Tendance à se faire justice chez la population
Un fossé entre la perception du droit, comme certains ont une perception de la délinquance…, et l’application d’une loi pas encore comprise. Une réalité mahoraise, des affaires qui se réglaient à l’intérieur des familles ou des villages, et qui incitait la représentante du parquet à demander justement : « pourquoi n’êtes-vous pas allés voir les parents des victimes pour discuter ? » Les nez se baissent, les regards au sol.

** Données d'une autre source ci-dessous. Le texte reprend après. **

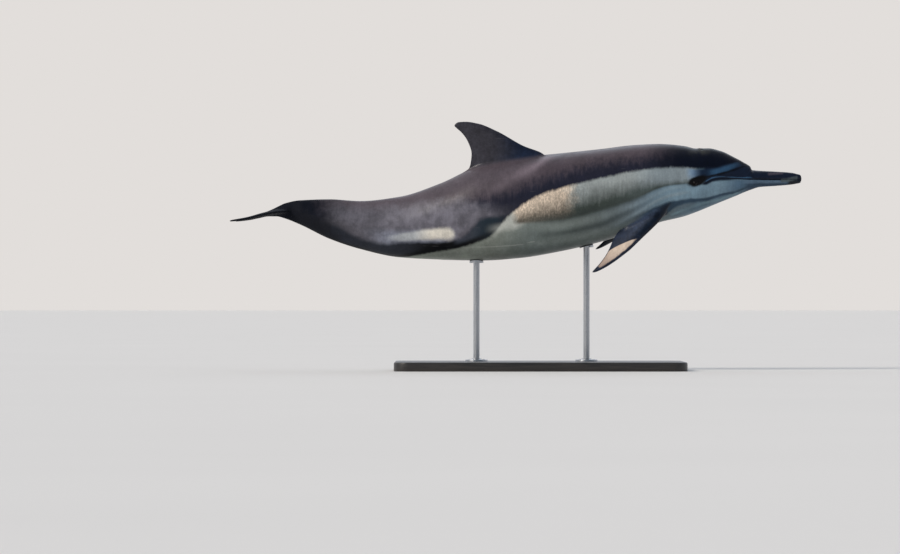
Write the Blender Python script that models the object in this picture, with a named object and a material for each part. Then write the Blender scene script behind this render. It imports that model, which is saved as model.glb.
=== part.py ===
"""Life-size display model of a leaping common dolphin, held on two rods above a flat plinth.

Blender 4.5: blender --background --python part.py. Metres, +Z up, +X towards the beak, and the
dolphin's right side faces -Y. The origin is on the floor, under the middle of the whole model.
"""

import math

import bmesh
import bpy
from mathutils import Matrix, Vector

# ---------------------------------------------------------------- driving dimensions

NOSE_X = 1.138  # the beak's tip
AXIS_Z = 0.72  # the level that every height of the animal is counted from
BANK_DEG = 12.0  # the back leans this far towards -Y
BANK_FADES = (1.25, 1.95)  # behind the beak's tip: the lean turns to level over this stretch
GAP = 0.0003  # between two solids that touch
BODY_SIDES = 32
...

Une substitut qui souligne la présence de tous les prévenus, qui admet qu’on veuille retrouver les objets volés, mais qui sera très ferme dans ses réquisitions, « au regard de la tendance actuelle de la population qui tend à se faire justice elle-même. La fin ne justifie pas les moyens ». Elle demandera des peines de 5 et 6 mois de prison ferme pour les deux frères meneurs, et des travaux d’intérêt général pour les autres, une solution qu’elle juge adaptée à l’inactivité de ces jeunes.
Le délibéré lui donne en partie raison puisque O.M. est condamné à 12 mois de prison dont 2 fermes, M.A. à 8 mois dont 4 fermes. Ils ne partent néanmoins pas en prison et devront plaider leur aménagement de peine devant le juge d’application des peines, puisque M.A. est à la tête d’une entreprise de 30 salariés. De la prison avec sursis et mise à l’épreuve pour un troisième, et 150 à 200 heures de travaux d’intérêt général aux autres.
Ils ont bien retrouvé les objets volés, dont certains à Anjouan trois mois après, et l’on ne saura pas si le jeune présent, au statut de victime, accompagné de sa mère était bien l’auteur du cambriolage.